Not that gerrymandering is fruitless. These same blue state Republicans, after all, are part of a GOP majority in the House—which redistricting helped the party keep, even though they lost the House popular vote. But even if redistricting were non-partisan, Republicans would possess a modest advantage in the chamber. Democrats do even better in cities than Republicans do in rural areas, so even a fair process would pack a larger number of Democratic voters into strongly Democratic districts. Philadelphia, for instance, voted 85 percent for Obama, but only a handful of rural counties in Pennsylvania topped 70 percent for Romney. It's not clear that Republicans would lose control of the House under a "fair" redistricting process, but their margin would certainly shrink, perhaps considerably.

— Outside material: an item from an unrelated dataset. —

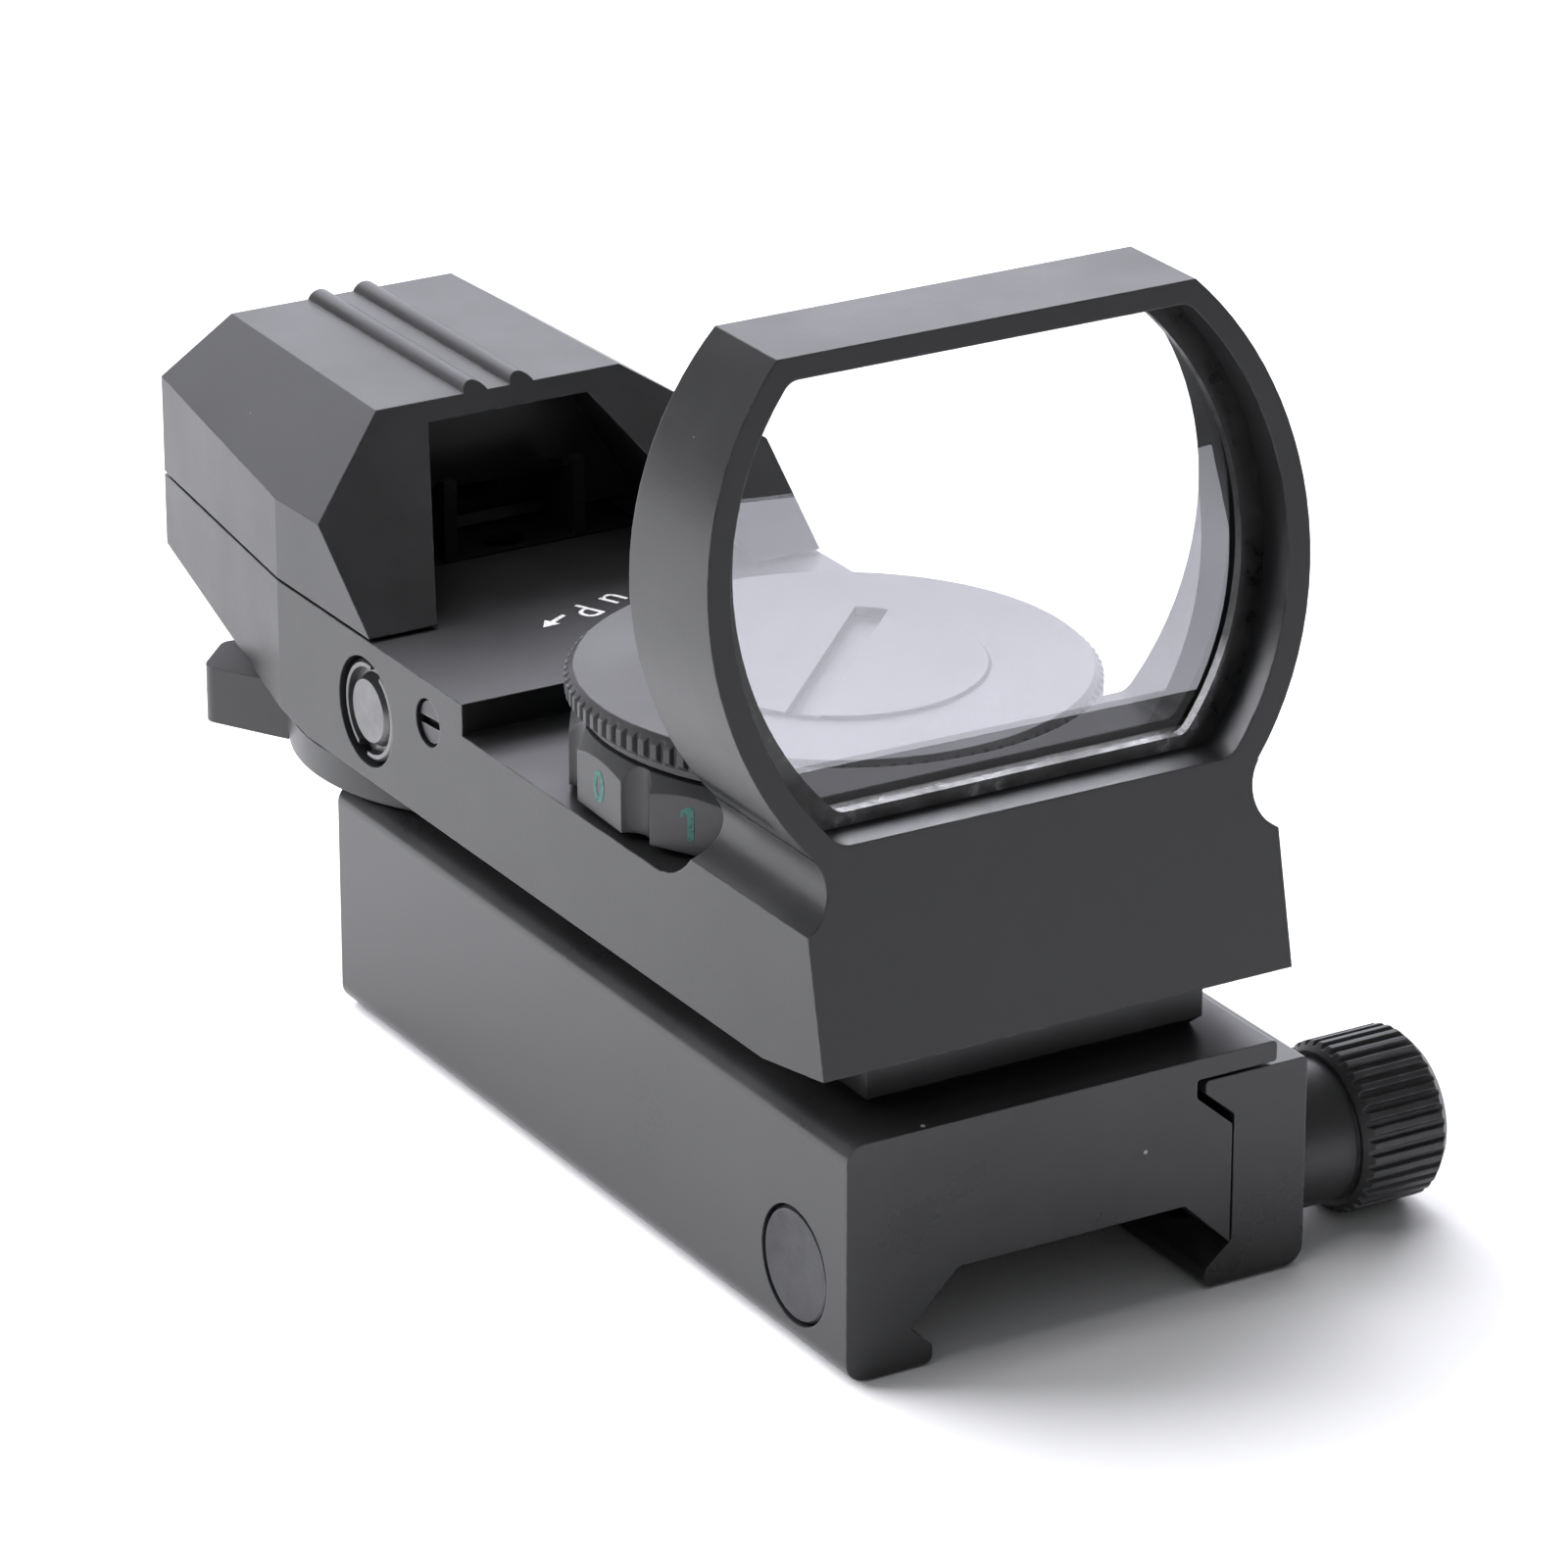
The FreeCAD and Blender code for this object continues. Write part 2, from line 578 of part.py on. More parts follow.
def board_screws():
    screws = []
    for x in (-4.4, 4.4):
        screw = upright(1.0, x, 40.2, 14.7, 15.2).fuse(upright(0.6, x, 40.2, 12.95, 15))
        screws.append(screw)
    return Part.makeCompound(screws)


def emitter_led():
    base = upright(1.25, 0, LED_Y, 14.7, 15.2)
    return base.fuse(upright(1.0, 0, LED_Y, 15.1, 15.7))


def yoke_pin():
    collar = upright(1.4, 0, YOKE_PIVOT_Y, 15.0, 17.75)
    return collar.fuse(upright(1.0, 0, YOKE_PIVOT_Y, 14.5, 19.2))


def windage_yoke():
    corners = [(-2.2, 23.4, 0.4), (1.2, 23.4, 0.4), (1.2, 33.2, 0), (2.2, 34.0, 0),
               (2.2, 45.2, 0.6), (-2.2, 45.2, 0.6)]
    plate = bar_z(corners, 17.8, 19.0)
    plate = plate.fuse(block(-1.4, 1.2, 23.4, 25.6, 14.0, 18.0))
    cuts = [upright(1.05, 0, YOKE_PIVOT_Y, 17, 20), upright(1.5, 0, LED_Y, 17, 20)]
    cuts.append(rod(0.98, point(-5, WINDAGE_Y, WINDAGE_Z), point(5, WINDAGE_Y, WINDAGE_Z)))
    return plate.cut(cuts)


def windage_screw():
    screw = upright(3.15, 0, 0, 0, 1.05)
    rim = [edge for edge in screw.Edges if edge.BoundBox.ZMin > 1.0 and edge.Length > 15]
    screw = screw.makeChamfer(0.2, rim)
    screw = screw.cut([upright(2.7, 0, 0, 0.5, 2), slot_cut(-18, 1.15, 8, 0, 0, 0.35, 2)])
    screw = screw.fuse(Part.makeCone(2.4, 1.95, 0.8, point(0, 0, 0.3), Z_AXIS))
    screw = screw.fuse(upright(0.9, 0, 0, -15.6, 0.3))
    screw.rotate(point(0, 0, 0), Y_AXIS, -90)
    screw.translate(point(-14.0, WINDAGE_Y, WINDAGE_Z))
    return screw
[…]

Could fairer districts moderate Republicans? Perhaps. The House leadership might be more inclined to compromise if they believed their control was at stake—as it would be without gerrymandering. On the other hand, the loss of moderate northern Republicans would make the House GOP caucus even more conservative. But this isn't the rationale advanced by Obama, or others who blame the Hill's polarization on safe, gerrymandered districts, rather than fingering the real (and simpler) culprit: the wide ideological divide between conservatives and liberals. Maybe that's why the president hasn't been able to break the fever: He's misdiagnosed its cause.

Correction: A previous version of this article confused the Civil Rights Act with the Voting Rights Act.